I am curious about this point you’ve made. Can you help me understand this better?

I am someone who has switched from Sketch to Figma and I believe Figma is far superior for my use cases in nearly every way. Also, I believe that Figma’s free tier is excellent for casual users or those without a license from their company (between jobs). For me, Figma has been a breath of fresh air and the recent auto layout improvements have taken it to the next level. I work full time as a product designer.


I am biased in my view. But if you have spare time you can check what was Macromedia Fireworks approach to UI design process.

I somewhat agree with preommr on this:

"Figma is an absolutely awful design tool that has great collaboration features. For a UI/UX design tool it has terrible constraints, and basically no support for state changes. There's variances now, which came out really recently. Before that, it was even worse. People would have separate designs for each possible state.
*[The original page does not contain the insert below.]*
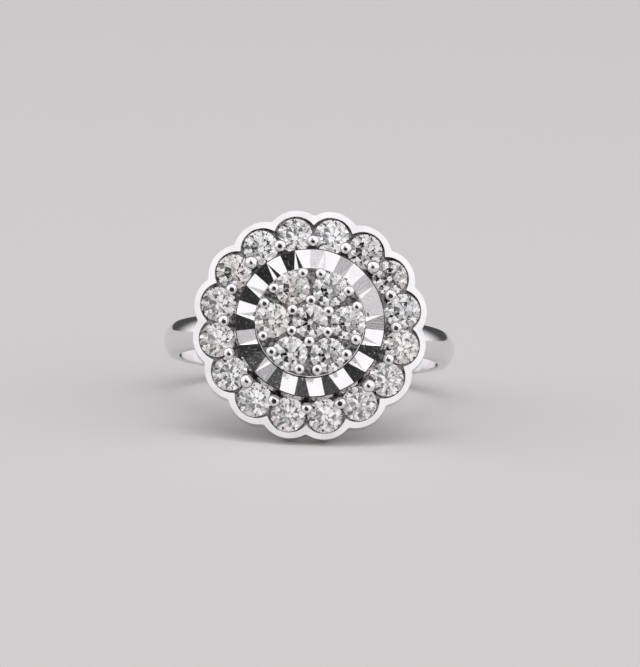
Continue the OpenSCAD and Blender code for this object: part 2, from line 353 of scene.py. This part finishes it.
def makeBand():
    bm = bmesh.new()
    half = band["width"] / 2
    drop = band["thickness"] - band["edge"]
    crownR = (half ** 2 + drop ** 2) / (2 * drop)
    crownX = fingerR + band["thickness"] - crownR
    reach = math.asin(half / crownR)
    turns = [reach * (2 * i / band["crownSteps"] - 1) for i in range(band["crownSteps"] + 1)]
    section = [Vector((crownX + crownR * math.cos(t), crownR * math.sin(t), 0)) for t in turns]
    section += [Vector((fingerR, half, 0)), Vector((fingerR, -half, 0))]
    face = bm.faces.new([bm.verts.new(p) for p in section])
    corners = [v for v in face.verts if abs(abs(v.co.y) - half) < joining["near"]]
    bmesh.ops.bevel(bm, geom=corners, affect="VERTICES", offset=band["rounding"],
                    segments=band["roundSteps"], profile=0.5, material=-1)
    bmesh.ops.delete(bm, geom=bm.faces[:], context="FACES_ONLY")
    bmesh.ops.spin(bm, geom=bm.verts[:] + bm.edges[:], cent=(0, 0, 0), axis=(0, 1, 0), angle=math.tau,
                   steps=band["turnSteps"], use_merge=True)
    outer = fingerR + band["thickness"]
    backShare = band["backWidth"] / band["width"]
    for v in bm.verts:  # the head's side keeps its full width
        v.co.y *= backShare + (1 - backShare) * (v.co.z + outer) / (2 * outer)
    return finishPiece(bm, "band", goldMaterial, ["mount"])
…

Let alone how limited the possible actions are. It's just frames, boxes, and vector elements."


> basically no support for state changes I agree that this is a major problem. User interfaces are full of state changes and Figma requires a new artboard for every state. While this is an issue, I’m not aware of any software that has solved this. Do you know of any?


Fireworks was basically sketch + a slice of Photoshop but years before Sketch was even relevant.

Absolutely mind boggling how Adobe didn’t see value in it at the time.


“Absolutely mind boggling how Adobe ___________”

Lots of ways to fill in that particular blank. Lots of squandered opportunities and questionable choices over there.


Actually Adobe killed Fireworks in attempt to push more users in Photoshop/Illustrator land. I remember clearly paying a license only to find out months later that Fireworks is dead.


Yeah I remember them adding more ui design features to photoshop but the workflow was so painfully clunky and underpowered compared to fireworks.